I got some LP's of Mozart when I fell in love with Classical music in the early seventies but, at that time, I was a fan of the piano music of Beethoven and Schumann. Mozart for me was like elevator music : sweet but forgettable. Few years later the transformation happened after I heard The Magic Flute. And it was nonstop after that. And of course it was helped by Amadeus (the play and the film).
Today I adore almost all his music although not the piano solo (exception : those in the minor keys). In this department I am now hooked on Bach !
. . .
As a toddler I used to listen to classical music with my mother. We listened to different composers every day and I particularly loved Mozart. Later on when I started playing instruments Mozart pieces were always my favourite compositions to play.

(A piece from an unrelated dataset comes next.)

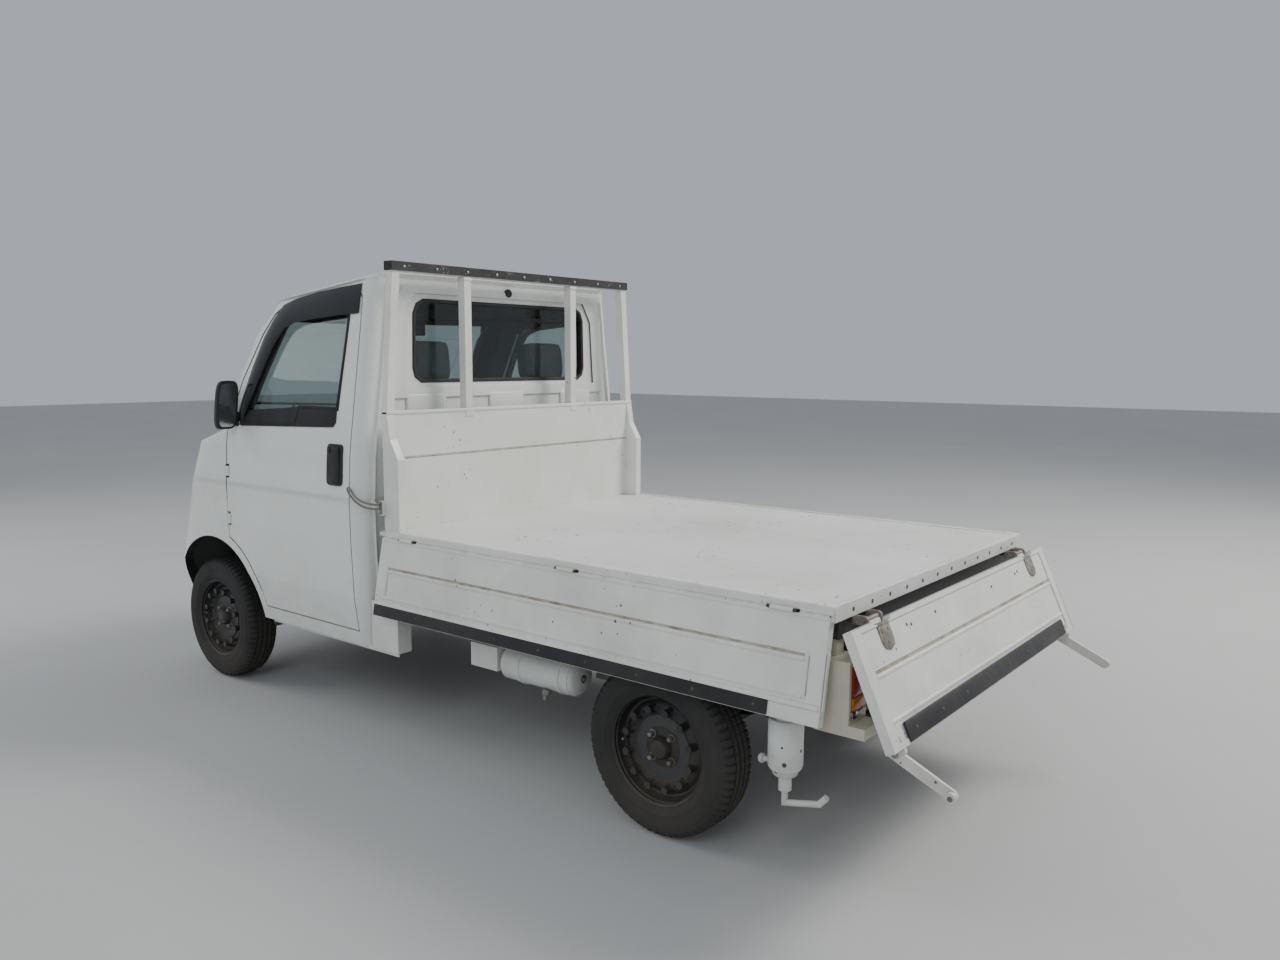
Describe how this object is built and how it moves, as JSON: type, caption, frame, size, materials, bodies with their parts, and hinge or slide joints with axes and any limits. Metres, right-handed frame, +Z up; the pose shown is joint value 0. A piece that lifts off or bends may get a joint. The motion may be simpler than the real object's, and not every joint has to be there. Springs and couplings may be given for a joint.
{
  "type": "kei truck",
  "caption": "Small semi-cab flatbed truck with drop sides and tailgate hanging open, barred headboard, steel wheels and opening doors.",
  "frame": {"origin": "on the ground below the middle of the truck's overall box", "axes": "+X forward, +Y to the truck's left, +Z up"},
  "size_m": [3.6774, 1.628, 1.745],
  "materials": {
    "white_paint": "gloss, dusty",
    "glass": "clear",
    "tyre": "matt",
    "wheel_steel": "satin black",
    "black_plastic": "matt grained",
    "seat_cloth": "woven",
    "lamp_lens": "clear lens",
    "lamp_case": "aged",
    "chassis_black": "dull black",
    "bare_metal": "dull"
  },
  "bodies": {
    "steering_wheel": {"steering_wheel": "black_plastic"},
    "door_left": {"door_left": "white_paint", "door_glass_left": "glass", "door_fittings_left": "black_plastic"},
    "door_right": {"door_right": "white_paint", "door_glass_right": "glass", "door_fittings_right": "black_plastic"},
    "gate_left": {"gate_left": "white_paint"},
    "gate_right": {"gate_right": "white_paint"},
    "tailgate": {"tailgate": "white_paint"},
    "jack_leg": {"jack_leg": "white_paint"},
    "knuckle_left": {"knuckle_left": "chassis_black"},
    "knuckle_right": {"knuckle_right": "chassis_black"},
    "wheel_front_left": {"rim_front_left": "wheel_steel", "tyre_front_left": "tyre"},
    "wheel_front_right": {"rim_front_right": "wheel_steel", "tyre_front_right": "tyre"},
    "wheel_rear_left": {"rim_rear_left": "wheel_steel", "tyre_rear_left": "tyre"},
    "wheel_rear_right": {"rim_rear_right": "wheel_steel", "tyre_rear_right": "tyre"},
    "chassis": {"air_canister": "white_paint", "bed_bearers": "chassis_black", "cab_floor": "white_paint", "cab_front": "white_paint", "cab_glass": "glass", "cab_rear_wall": "white_paint", "cab_roof": "white_paint", "cab_side_left": "white_paint", "cab_side_right": "white_paint", "cross_members": "chassis_black", "dashboard": "black_plastic", "deck": "white_paint", "engine": "bare_metal", "frame_rails": "chassis_black", "front_bumper": "white_paint", "fuel_tank": "chassis_black", "grille": "black_plastic", "headboard": "white_paint", "headboard_guard": "black_plastic", "headlamps": "lamp_lens", "jack_tube": "white_paint", "muffler": "bare_metal", "rear_axle": "chassis_black", "rear_lamps": "lamp_case", "seat_base": "white_paint", "seats": "seat_cloth", "suspension": "chassis_black", "tow_eye": "chassis_black"}
  },
  "joints": [
    {"name": "steering", "type": "hinge", "parent": "chassis", "child": "steering_wheel", "pos_m": [1.14668, -0.33, 0.99], "axis": [-0.6428, 0, 0.766], "range_deg": [-480, 480]},
    {"name": "steer_left", "type": "hinge", "parent": "chassis", "child": "knuckle_left", "pos_m": [1.47568, 0.54, 0.263], "axis": [0, 0, 1], "range_deg": [-32.01, 32.01]},
    {"name": "steer_right", "type": "hinge", "parent": "chassis", "child": "knuckle_right", "pos_m": [1.47568, -0.54, 0.263], "axis": [0, 0, 1], "range_deg": [-32.01, 32.01]},
    {"name": "spin_front_left", "type": "hinge", "parent": "knuckle_left", "child": "wheel_front_left", "pos_m": [1.47568, 0.633, 0.263], "axis": [0, 1, 0], "continuous": true},
    {"name": "spin_front_right", "type": "hinge", "parent": "knuckle_right", "child": "wheel_front_right", "pos_m": [1.47568, -0.633, 0.263], "axis": [0, 1, 0], "continuous": true},
    {"name": "spin_rear_left", "type": "hinge", "parent": "chassis", "child": "wheel_rear_left", "pos_m": [-0.94432, 0.633, 0.263], "axis": [0, 1, 0], "continuous": true},
    {"name": "spin_rear_right", "type": "hinge", "parent": "chassis", "child": "wheel_rear_right", "pos_m": [-0.94432, -0.633, 0.263], "axis": [0, 1, 0], "continuous": true},
    {"name": "door_left_hinge", "type": "hinge", "parent": "chassis", "child": "door_left", "pos_m": [1.29068, 0.738, 0.83], "axis": [0, 0, -1], "range_deg": [0, 62]},
    {"name": "door_right_hinge", "type": "hinge", "parent": "chassis", "child": "door_right", "pos_m": [1.29068, -0.738, 0.83], "axis": [0, 0, 1], "range_deg": [0, 62]},
    {"name": "gate_left_hinge", "type": "hinge", "parent": "chassis", "child": "gate_left", "pos_m": [-0.58032, 0.71, 0.757], "axis": [1, 0, 0], "range_deg": [0, 169.4]},
    {"name": "gate_right_hinge", "type": "hinge", "parent": "chassis", "child": "gate_right", "pos_m": [-0.58032, -0.71, 0.757], "axis": [-1, 0, 0], "range_deg": [0, 169.4]},
    {"name": "tailgate_hinge", "type": "hinge", "parent": "chassis", "child": "tailgate", "pos_m": [-1.54932, 0, 0.7331], "axis": [0, 1, 0], "range_deg": [0, 156.1]},
    {"name": "jack_slide", "type": "slide", "parent": "chassis", "child": "jack_leg", "axis": [0, 0, -1], "range_m": [0, 0.15]}
  ],
  "couplings": [
    {"joint": "steer_left", "follows": "steering", "ratio": 0.066667},
    {"joint": "steer_right", "follows": "steering", "ratio": 0.066667}
  ]
}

Mozart stayed with me throughout my life though I listen(ed) to many other different composers and music styles. My interest in the person Mozart increased after the film Amadeus, but even more after a visit to the villa Bertramka in Prague. Since that visit I am passionate to learn about Mozart and I have a keen interest in the 18th century cultural, economic and political situation. I listen to Mozart at least once a day wherever I am.
. . .
How interesting that you've been to Betramka. I heard it had fallen into disrepair. Funny also that Amadeus, often derided by Mozart lovers, has had such a positive effect on so many of us. :-)
. . .
I have been listening to classical music in general (and of course Mozart's music as well) when I was a teenager. But the "Initialzündung" as we say in German for Mozart was the Mozartyear 2006 and further on the historical informed performance of Mozart's works.
Now I can't live without his music anymore. I take it with me even on travels (on my I-Pod).